Nothing should be left out: output all of the entries exactly.

## Start

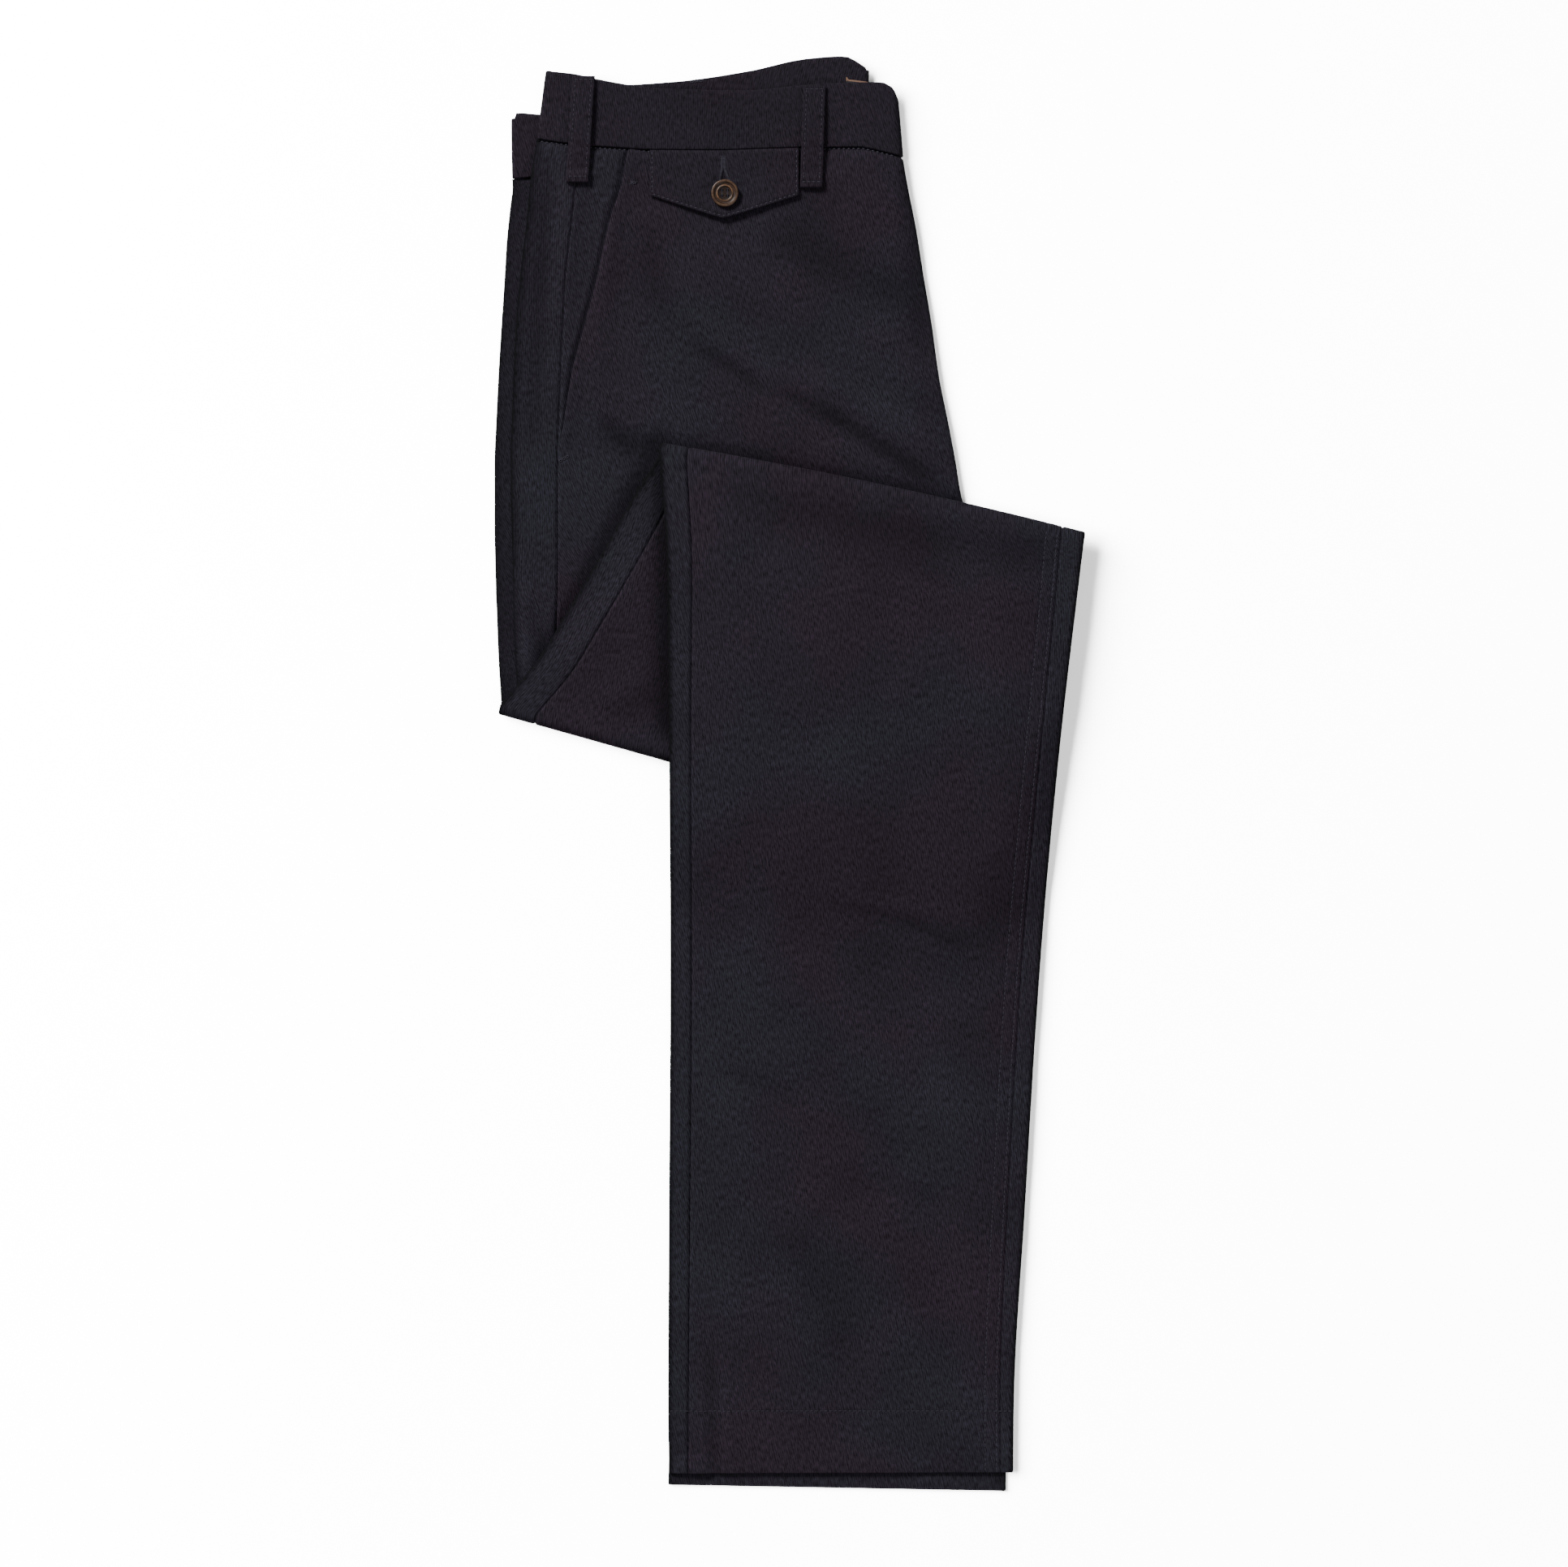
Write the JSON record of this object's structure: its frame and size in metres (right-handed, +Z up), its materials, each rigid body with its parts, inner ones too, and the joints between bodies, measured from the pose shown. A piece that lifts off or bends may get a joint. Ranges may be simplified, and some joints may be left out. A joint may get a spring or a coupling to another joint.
{
  "type": "folded twill trousers",
  "caption": "Dark twill trousers folded for a shelf, with waistband, belt loops, slanted pocket, pointed coin pocket flap and button.",
  "frame": {"origin": "centre of the bounding box's bottom, on the table", "axes": "+Y up the legs to the waistband, +X towards the centre front fold, +Z up from the table"},
  "size_m": [0.3275, 0.7968, 0.0159],
  "materials": {
    "twill": "washed cotton twill, navy black, matt with a faint nap",
    "button": "moulded brown imitation horn, satin, paler on the rim and the ring",
    "label": "woven tan tape, plain",
    "thread": "navy black polyester sewing thread"
  },
  "bodies": {
    "root": {"right_front": "twill", "left_front": "twill", "right_back_side": "twill", "left_back_side": "twill", "right_back_inseam": "twill", "left_back_inseam": "twill", "folded_layers": "twill", "right_hem": "twill", "left_hem": "twill", "waistband_right": "twill", "waistband_left": "twill", "pocket_facing": "twill", "coin_pocket_flap": "twill", "button": "button", "belt_loop_side": "twill", "belt_loop_front": "twill", "label_edge": "label"}
  },
  "joints": []
}
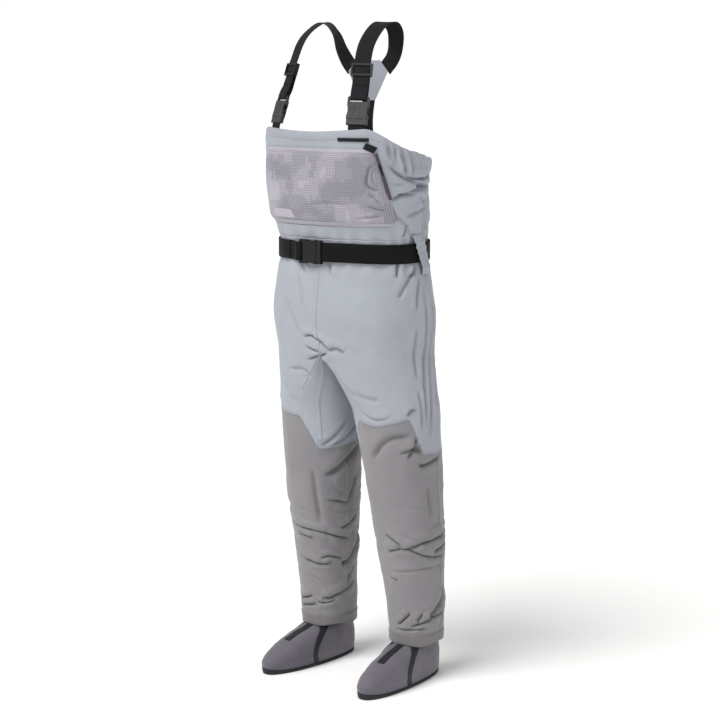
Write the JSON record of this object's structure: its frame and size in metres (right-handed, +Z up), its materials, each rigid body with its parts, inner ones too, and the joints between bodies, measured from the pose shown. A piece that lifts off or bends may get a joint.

## End

> Solution below
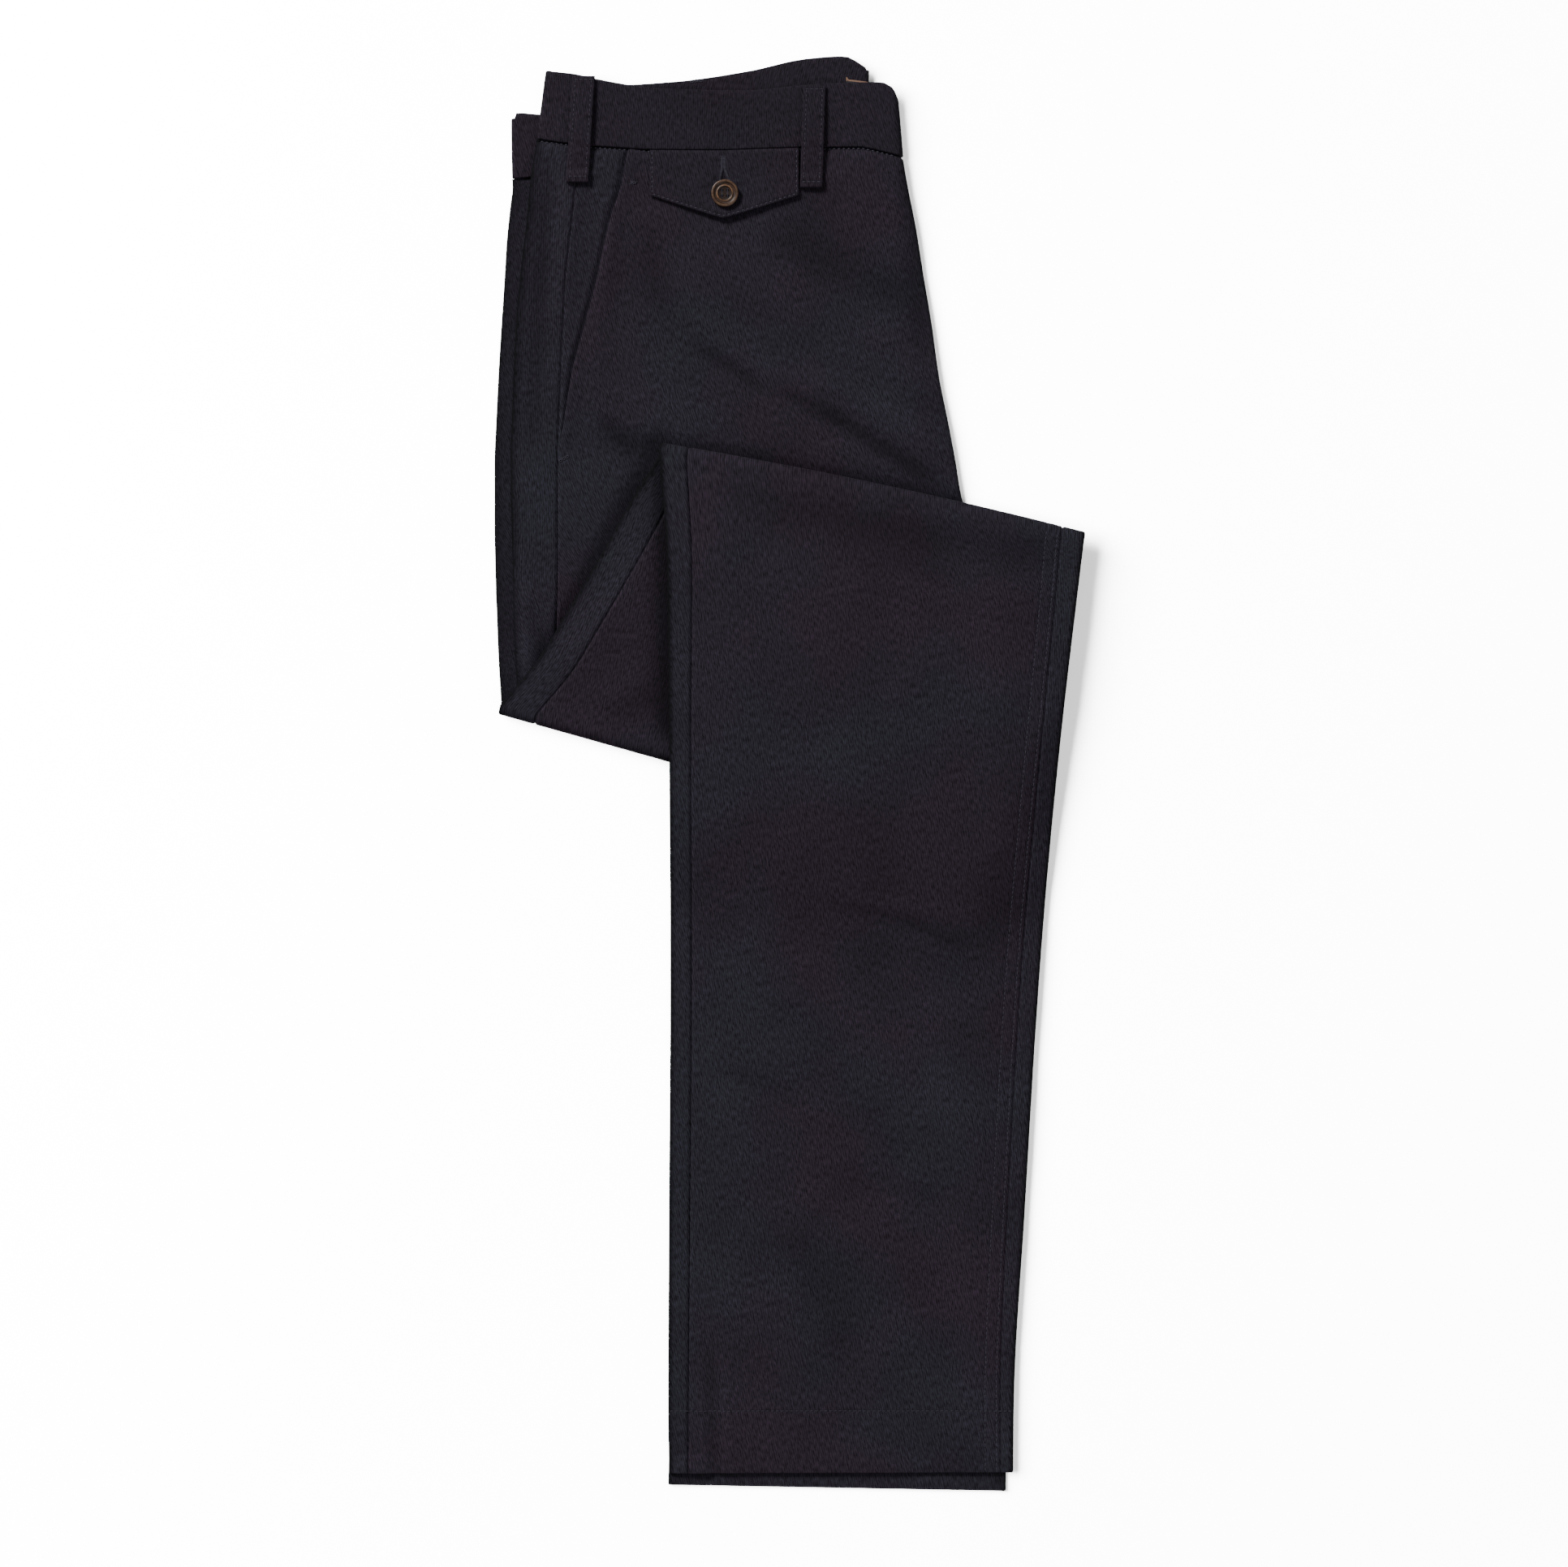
Write the JSON record of this object's structure: its frame and size in metres (right-handed, +Z up), its materials, each rigid body with its parts, inner ones too, and the joints between bodies, measured from the pose shown. A piece that lifts off or bends may get a joint. Ranges may be simplified, and some joints may be left out. A joint may get a spring or a coupling to another joint.
{
  "type": "folded twill trousers",
  "caption": "Dark twill trousers folded for a shelf, with waistband, belt loops, slanted pocket, pointed coin pocket flap and button.",
  "frame": {"origin": "centre of the bounding box's bottom, on the table", "axes": "+Y up the legs to the waistband, +X towards the centre front fold, +Z up from the table"},
  "size_m": [0.3275, 0.7968, 0.0159],
  "materials": {
    "twill": "washed cotton twill, navy black, matt with a faint nap",
    "button": "moulded brown imitation horn, satin, paler on the rim and the ring",
    "label": "woven tan tape, plain",
    "thread": "navy black polyester sewing thread"
  },
  "bodies": {
    "root": {"right_front": "twill", "left_front": "twill", "right_back_side": "twill", "left_back_side": "twill", "right_back_inseam": "twill", "left_back_inseam": "twill", "folded_layers": "twill", "right_hem": "twill", "left_hem": "twill", "waistband_right": "twill", "waistband_left": "twill", "pocket_facing": "twill", "coin_pocket_flap": "twill", "button": "button", "belt_loop_side": "twill", "belt_loop_front": "twill", "label_edge": "label"}
  },
  "joints": []
}
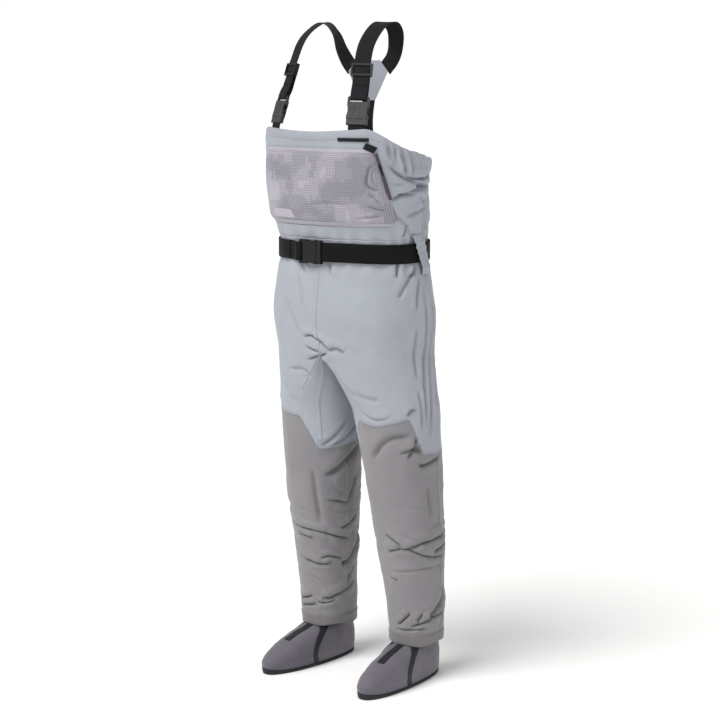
Write the JSON record of this object's structure: its frame and size in metres (right-handed, +Z up), its materials, each rigid body with its parts, inner ones too, and the joints between bodies, measured from the pose shown. A piece that lifts off or bends may get a joint.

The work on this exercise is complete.